Now think of the human foot.  Without at least a plank, or in our day a surfboard, the foot cannot bear our weight and keep us afloat at the same time.  Of course, that’s why Jesus and Peter walked on water miraculously.  Jesus supplied the power for Peter.  Likewise, Jesus supplies power for all our weak feet to walk on the tumult.  We will not be swallowed up nor perished by it.

Are we experiencing turbulence, storm, and tumult?  With our eyes fixed on Jesus, we can walk on this stuff.






“I have no great joy than to hear that my children are walking in the truth.” (III Jn. 1:4)

The apostle John wrote those words in his old age.  This was the same John, who, at a much younger age wanted to call down fire on the Samaritans for forbidding Jesus to lodge in their region.  (Lk. 9:54) John reminds me of myself when I was younger.  I preferred action movies in which the good guys gave the bad guys their just deserts.  But like John, I’ve changed.  I like stories of redemption and rescue, etc. with outcomes that make you feel good to tears.

In his maturity John had acquired Father’s heart which delights in seeing His children receiving saving grace in all circumstances of life.  It brought him joy to see God’s children not just talk out, but walk out the truth.  It delighted his heart to see those burdened by guilt walk free because Jesus paid it all and cleansed them by His blood.  In the struggles against heresy John had joy in seeing the flock cleave tenaciously to the truth in Jesus.  He delighted in seeing forgiveness and reconciliation when their was offense.  He delighted to see his children keep themselves from sin and walk in paths of righteousness.  Joy welled up when he saw the strong help the weak and the resourceful bless the poor.  It was a joy to see long standing members welcome the stranger and make them feel at home.  He delighted when his children called on the Lord for wisdom when facing hard issues.  He had joy in observing fathers who knew the heart of their heavenly Father, young men who overcame the evil one, and children who trusted Abba, Father to meet their needs.

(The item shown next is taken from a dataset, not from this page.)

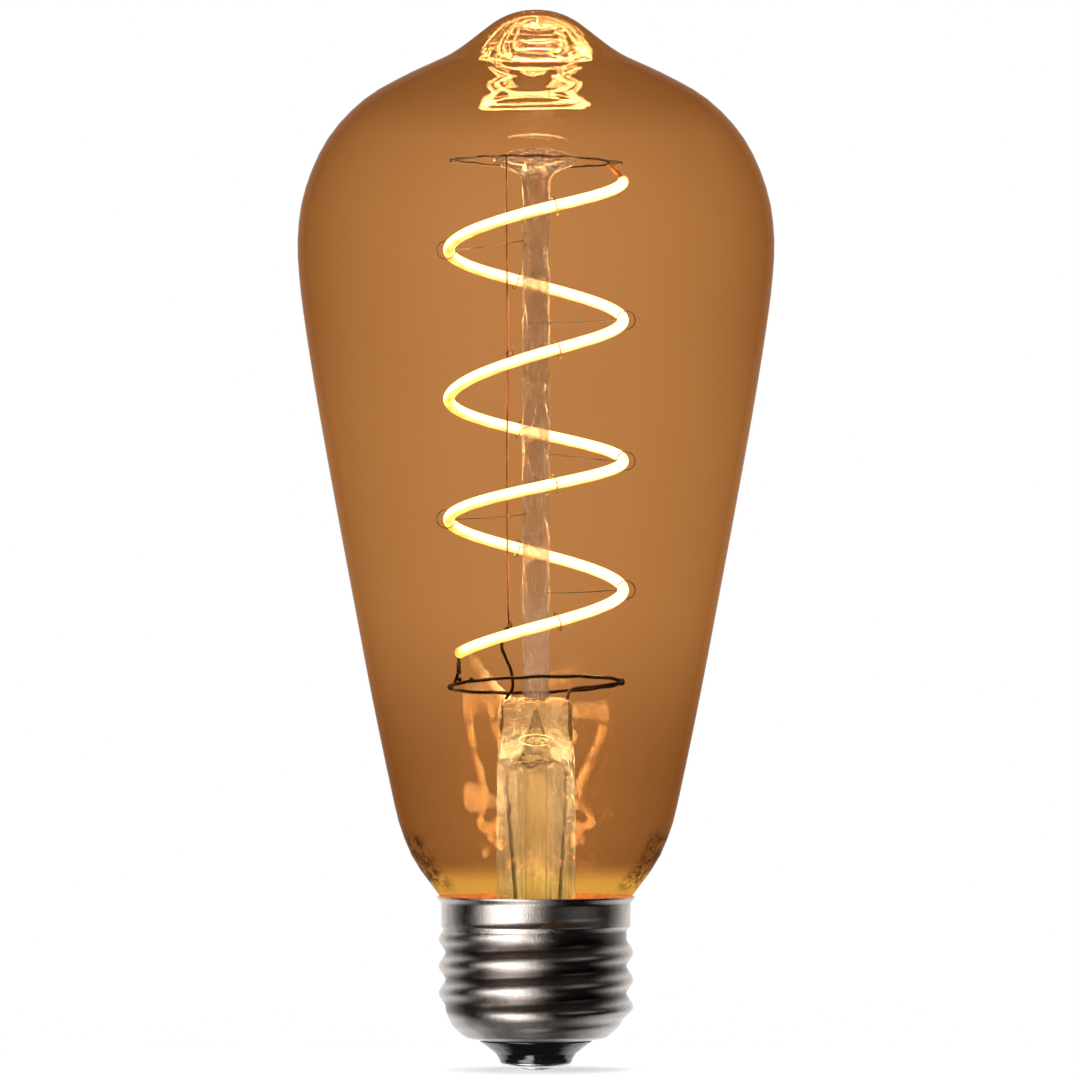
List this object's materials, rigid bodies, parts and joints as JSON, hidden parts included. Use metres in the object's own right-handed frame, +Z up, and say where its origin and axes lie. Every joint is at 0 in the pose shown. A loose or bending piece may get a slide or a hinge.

I have found joy, as have many of you, in observing the body of Christ at Calvary walk out the truths of the gospel.  Conversely, however, there is pain and sadness wherever Jesus truth is not the known or chosen path.  Paul, in Phil. 2:2 speaks of his joy being made complete by the saints at Phillippi walking out the truths of Jesus, especially in relation to unity or harmony in Christ.  The elder’s joy is reflective of the Lord’s joy over us walking in truth, therefore Zephaniah said “He will rejoice over you with singing.” (Zeph. 3:17)  May our joy be made full as we walk through this decision making time.  May our walk be prayerful and careful.  May the Lord’s agenda be our agenda.  May we have the wisdom to know the difference between the major issues and the minor issues and focus our resources accordingly.  May we possess prophetic insight to know the mind of Christ issue by issue.  May our joy be full because of the vision He reveals for the body.  May we receive His unique plan for His church not because it agrees with our former experience, but because it’s birthed by the Holy Spirit and founded in the word.  May our joy be full because we don’t conform our worship to that which is the socially accepted standard in the larger church community, but we run with the Holy Spirit’s leading in the manifestation of gifts.  As faithful saints, may we have the joy that possesses those who walk in the land of promise.  Even though we may not have received the fruition of some promises, our faith sees them coming.

Lord, grow us to more fully walk the truth, and be filled with joy when we see it.  In Jesus name.  Amen.